On the evening of February 11, our College of the Rockies was the setting for a “Climate Info Session” arranged by the City of Cranbrook, the Climate Caucus, and the East Kootenay Chapter of the Citizens’ Climate Lobby (CCL); Mayor Lee Pratt himself attended and two city officials conveyed municipal enviro-initiatives.

The keynote speaker, CCL Climate Reality Leader Laura Sacks of Castlegar, led us through the dire future consequences of a warming climate, employing images and graphs.

She anticipates that the yearly average temperature bell curves for the coming decades will shift rightward and flatten – reflecting the higher temperatures and greater temperature variability which we are fated to suffer; to an extent dependent on our mitigation efforts.

Audience members raised some vexing age-old questions for the city officials, such as – when will public transit be improved? Why does the city stubbornly adhere to its time-honoured summer tradition of motorized dead stubble-grass mowing? And when, if ever, will Joseph Creek’s lineal ditch-like segments be re-channeled back to resemble a natural meandering stream?

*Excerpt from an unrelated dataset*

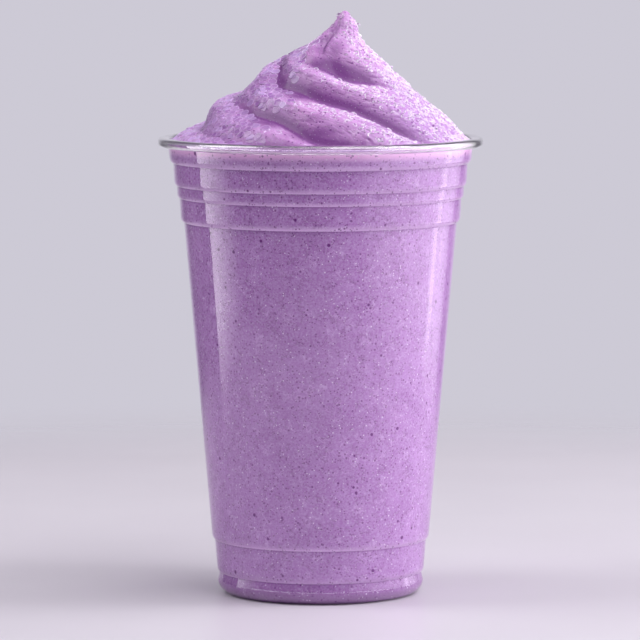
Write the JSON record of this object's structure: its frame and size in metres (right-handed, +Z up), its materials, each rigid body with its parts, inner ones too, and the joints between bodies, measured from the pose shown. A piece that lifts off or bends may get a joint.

More convenient public transit; quieter summer days, without noisy motorized mowers being such a ubiquitous sound; and a pastoral urban waterway, are in themselves genuinely imaginative schemes; but I added a truly radical concept to the mix when I enquired of the city officials as to why their progressive environmental plans excluded any references to preserving what remains of our natural night sky?

The profusion of high-intensity private security lighting within our city “glaringly” underscores that, both such headlight beam-styled lighting and our conventional street lighting, have yet to spill out onto any official environmental awareness agendas.

Conceding February to be our month of love, my consolation is that, given Cranbrook’s astoundingly high romance-related purchases via Amazon, we can at least revel is our city’s remarkable ascendance as the undisputed consumer product Paris of the Kootenays; per capita, we are ranked #14 in all of Canada, with Revelstoke way back at a distant #20.

Our erotic distinctiveness aside, a more enduring environmentally romantic ambience for Cranbrook lies in the fanciful dual-concept of a naturalized Joseph Creek meandering beneath a darkened starry sky, a bucolic nocturnal scene graced by the silhouettes of the Rocky Mountains; except that by the time any such riparian stars are aligned, the Rockies themselves will surely have crumbled away to dust.